MOGADISHU, 1 July 2026 (SONNA) — There is a moment, somewhere in the middle of a crowd this large, when it stops being a gathering and becomes something else. A declaration. At Taleex Junction in Mogadishu on the night of 1 July, that moment arrived early. Thousands of Somalis had poured into the streets, waving the national flag, pressing toward the square, cheering for their country and their leader with an energy that had been building since the Grade 12 examinations ended five days earlier and students rode military trucks through the capital singing. By the time the fireworks lit the sky at midnight, the question the evening had been quietly asking had been answered in the loudest possible way.
The question was not about independence. Somalia has been independent for 66 years. The question was about representation. About mandate. About who, in 2026, has the right to say they speak for the Somali people. The streets gave their answer. And it was unambiguous.
What the Crowd at Taleex Junction Said Without Words
Mogadishu's streets on Independence Day were not organised in the way that official ceremonies are organised. People did not need to be directed to Taleex Junction or to Daljirka Dahsoon. They came because they chose to come. They came in numbers that filled every available space. They brought their own flags. They filmed themselves and each other, not because a state camera was pointing at them, but because they wanted a record of this moment for themselves.
That distinction matters. A crowd that is mobilised looks different from a crowd that mobilises itself. What Mogadishu produced on 1 July 2026 was the second kind. Young men and women who had just finished their national examinations, riding on army trucks, cheering through streets that five years ago were too dangerous to gather in. Parents watching their children celebrate in a secured capital. A president walking freely among his people without a weapons detail. These are not the images of a population under duress. They are the images of a population that has made a choice. The choice was visible, and it was public, and it was made by hundreds of thousands of people simultaneously. That is a political fact. And political facts of that scale have consequences.
Eight Cities, One Message
What makes this Independence Day different from those that came before it is not only what happened in Mogadishu. It is what happened simultaneously, without coordination, in eight cities across four continents. In Birmingham, England, the Somali flag was raised at City Hall for the first time in history, attended by the Lord-Lieutenant of the West Midlands and the Deputy Lord Mayor. In Nairobi, thousands gathered at the KICC grounds to celebrate with their Ambassador. In Minneapolis, a sitting US Congresswoman celebrated on Lake Street and declared that Somalis are making Minnesota stronger. In Buffalo, the flag went up at City Hall. In Istanbul, the Bosphorus Bridge turned blue. In Oslo, artists performed for the diaspora. In Kampala, a football tournament was named in honour of the day. In Zurich, Somalia's Permanent Representative to the United Nations in Geneva sat with the community.

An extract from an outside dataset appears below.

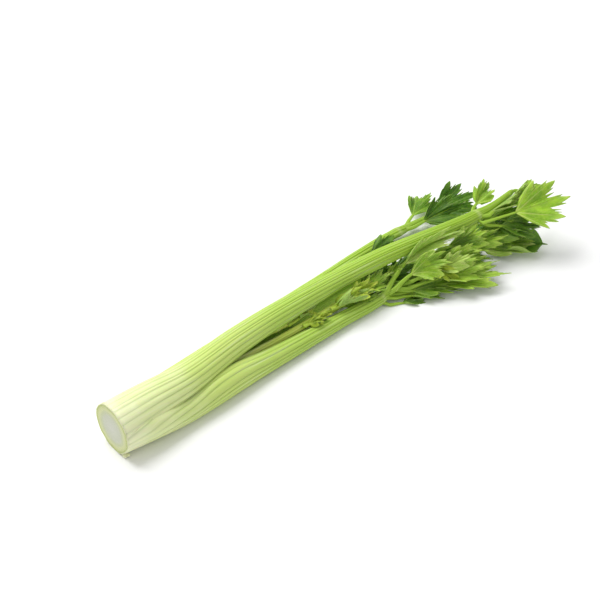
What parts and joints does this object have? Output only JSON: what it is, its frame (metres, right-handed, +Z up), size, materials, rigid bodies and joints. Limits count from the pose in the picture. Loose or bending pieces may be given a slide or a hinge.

These were not state-organised events. They were communities choosing to gather, to be visible, to mark the occasion publicly. Somali people in countries where they have built lives, raised children, built businesses, held public office, choosing on the same day to say: we are Somali, we are proud of it, and this is what we stand for. That picture, taken together, is not a celebration. It is a census of conviction.
The Space That Leaves for Spoilers
For years, actors of various kinds, internal and external, have operated on an assumption: that the Somali public is either absent, or indifferent, or too fractured to speak with a coherent voice. That assumption has provided cover. It has allowed spoilers to claim mandates they do not hold. It has allowed those who negotiate on Somalia's behalf without Somalia's consent to present themselves as representatives of a silent people.
The silence, it turns out, was never silence. It was waiting. What 1 July 2026 produced is a record. Not a political speech, not an official statement, not a party platform, but a visual, documented, globally witnessed record of what Somali people actually want. They want to celebrate their country. They want their children to finish school safely and ride through a secured capital waving the flag. They want their President to walk among them without armour. They want their diaspora recognized, their flag raised on foreign city halls, their landmarks lit on foreign bridges.
These are not the desires of a people who want to be represented by chaos, by faction, by those who would trade their sovereignty for private gain. These are the desires of people who have decided, clearly and publicly, what kind of future they are building. Anyone who claims to speak for Somalia in the aftermath of this Independence Day does so against the evidence of hundreds of thousands of Somalis who used the clearest possible language to say what they want. Not in a manifesto. Not in a communique. In the streets. With their bodies. With their flags. In the middle of the night, under fireworks, in a city that refused to disappear.
The Question That Remains
President Hassan Sheikh Mohamud said it plainly in his Independence Day address: Somalia stands at a critical juncture, and it is the Somali people who must decide their future. He said it about Somaliland. He said it about the economy. He said it about the institutions the country is building. The people, he insisted, will decide.
The streets of Mogadishu on Independence Day, and the gathering rooms of eight diaspora cities, answered that call before anyone asked them to. They decided. They showed up. They made their position known in a language that requires no translation.
The question that remains, for anyone still seeking to negotiate benefits on the Somali people's behalf without their knowledge or consent, is a simple one: did you see what happened on 1 July 2026? Did you see the bridge in Istanbul turn blue? Did you see the flag go up at Birmingham City Hall? Did you see the students on the army trucks, and the fireworks over Mogadishu, and the President walking freely in the crowd? Because the people you claim to represent were busy that night. They were celebrating. And they were not celebrating you.